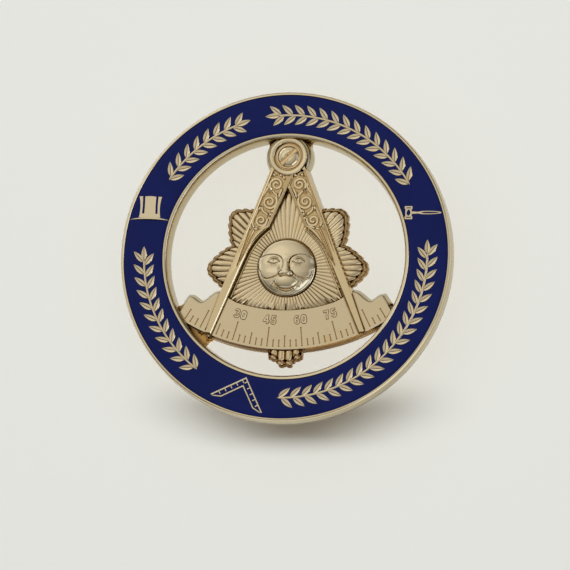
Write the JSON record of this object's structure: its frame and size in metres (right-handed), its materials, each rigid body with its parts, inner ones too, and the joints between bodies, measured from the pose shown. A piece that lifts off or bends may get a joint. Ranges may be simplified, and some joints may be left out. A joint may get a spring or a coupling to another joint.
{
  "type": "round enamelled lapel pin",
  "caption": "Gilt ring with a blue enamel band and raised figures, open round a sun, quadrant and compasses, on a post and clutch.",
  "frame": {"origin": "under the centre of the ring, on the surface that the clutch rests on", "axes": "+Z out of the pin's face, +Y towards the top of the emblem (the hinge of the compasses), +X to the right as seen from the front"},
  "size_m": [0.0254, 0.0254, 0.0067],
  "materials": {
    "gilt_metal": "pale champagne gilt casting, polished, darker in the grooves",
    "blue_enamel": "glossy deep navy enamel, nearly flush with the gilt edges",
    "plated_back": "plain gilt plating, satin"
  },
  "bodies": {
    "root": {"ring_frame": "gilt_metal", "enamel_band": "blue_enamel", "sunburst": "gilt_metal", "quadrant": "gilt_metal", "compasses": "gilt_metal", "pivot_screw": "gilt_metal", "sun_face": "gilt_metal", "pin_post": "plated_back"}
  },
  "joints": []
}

★ ★ ★ ★

All lines in the data that contain the word "bodies" should be copied.

Write the JSON record of this object's structure: its frame and size in metres (right-handed), its materials, each rigid body with its parts, inner ones too, and the joints between bodies, measured from the pose shown. A piece that lifts off or bends may get a joint. Ranges may be simplified, and some joints may be left out. A joint may get a spring or a coupling to another joint.
  "bodies": {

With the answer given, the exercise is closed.